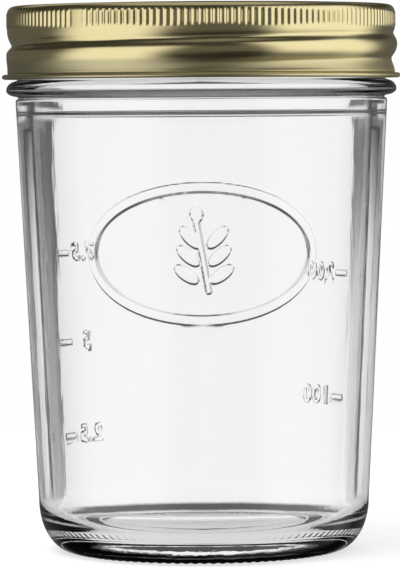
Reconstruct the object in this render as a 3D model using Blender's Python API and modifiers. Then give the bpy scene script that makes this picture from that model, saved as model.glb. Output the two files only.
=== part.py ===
# Wide-mouth preserving jar with a two-part screw closure.
#
# The jar is pressed glass: a straight tapering wall on a rounded heel, a bead under the mouth and a
# plain lip. A pressed metal disc sits on the lip with a sealing ring under its rim. A screw band of
# thin sheet holds it down: it has a flat flange, a ribbed grip, a thread rolled into its wall and a
# curled lower edge.
#
# Metres, +Z up. The origin is at the centre of the base, on the surface that the jar stands on.

import math

import bmesh
import bpy

MM = 0.001

# Every turned piece has the same number of flats, so the gaps between pieces stay even
FLATS = 60
MERGE = 0.00001

# Running gap between pieces that touch on the real jar
GAP = 0.3 * MM

# Glass jar, heights above the rest surface
JAR_HEIGHT = 114.3 * MM
FINISH_RADIUS = 39.3 * MM
FINISH_WALL = 3.3 * MM
FINISH_HEIGHT = 13.5 * MM
LIP_ROUND = 0.9 * MM
BEAD_HEIGHT = 3.7 * MM
BEAD_REACH = 2.5 * MM
NECK_RADIUS = 39.2 * MM
NECK_HEIGHT = 1.7 * MM
SHOULDER_RADIUS = 39.8 * MM
HEEL_RADIUS = 35.5 * MM
HEEL_HEIGHT = 10.9 * MM
HEEL_ROUND = 7.5 * MM
WALL = 3.0 * MM
THROAT_HEIGHT = 3.7 * MM
FLOOR_HEIGHT = 5.0 * MM
FLOOR_ROUND = 7.8 * MM
FOOT_WIDTH = 1.8 * MM
PUSH_UP = 1.7 * MM
PUSH_UP_FLANK = 1.7 * MM

# Lid disc
DISC_SHEET = 0.25 * MM
DISC_ROUND = 0.6 * MM
DISC_DROP = 1.1 * MM
DISC_BAND_CLEARANCE = 0.4 * MM
DISC_MOUTH_CLEARANCE = 0.8 * MM
PANEL_DEPTH = 1.0 * MM
PANEL_FLANK = 0.6 * MM
BUTTON_RADIUS = 8.5 * MM
BUTTON_RISE = 0.6 * MM
PANEL_RIB_INSET = 4.8 * MM
PANEL_RIB_WIDTH = 2.4 * MM
PANEL_RIB_RISE = 0.4 * MM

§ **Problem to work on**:
Your output must be the lines of the material above, from the first through the line that contains "GAP = 0.3 * MM", copied exactly. Include both endpoints and nothing else.

§ **Completed task**:
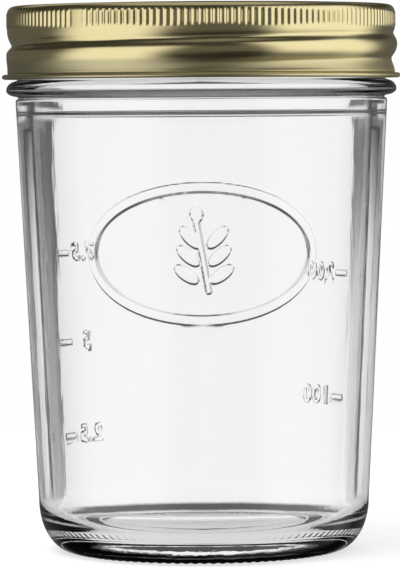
Reconstruct the object in this render as a 3D model using Blender's Python API and modifiers. Then give the bpy scene script that makes this picture from that model, saved as model.glb. Output the two files only.
=== part.py ===
# Wide-mouth preserving jar with a two-part screw closure.
#
# The jar is pressed glass: a straight tapering wall on a rounded heel, a bead under the mouth and a
# plain lip. A pressed metal disc sits on the lip with a sealing ring under its rim. A screw band of
# thin sheet holds it down: it has a flat flange, a ribbed grip, a thread rolled into its wall and a
# curled lower edge.
#
# Metres, +Z up. The origin is at the centre of the base, on the surface that the jar stands on.

import math

import bmesh
import bpy

MM = 0.001

# Every turned piece has the same number of flats, so the gaps between pieces stay even
FLATS = 60
MERGE = 0.00001

# Running gap between pieces that touch on the real jar
GAP = 0.3 * MM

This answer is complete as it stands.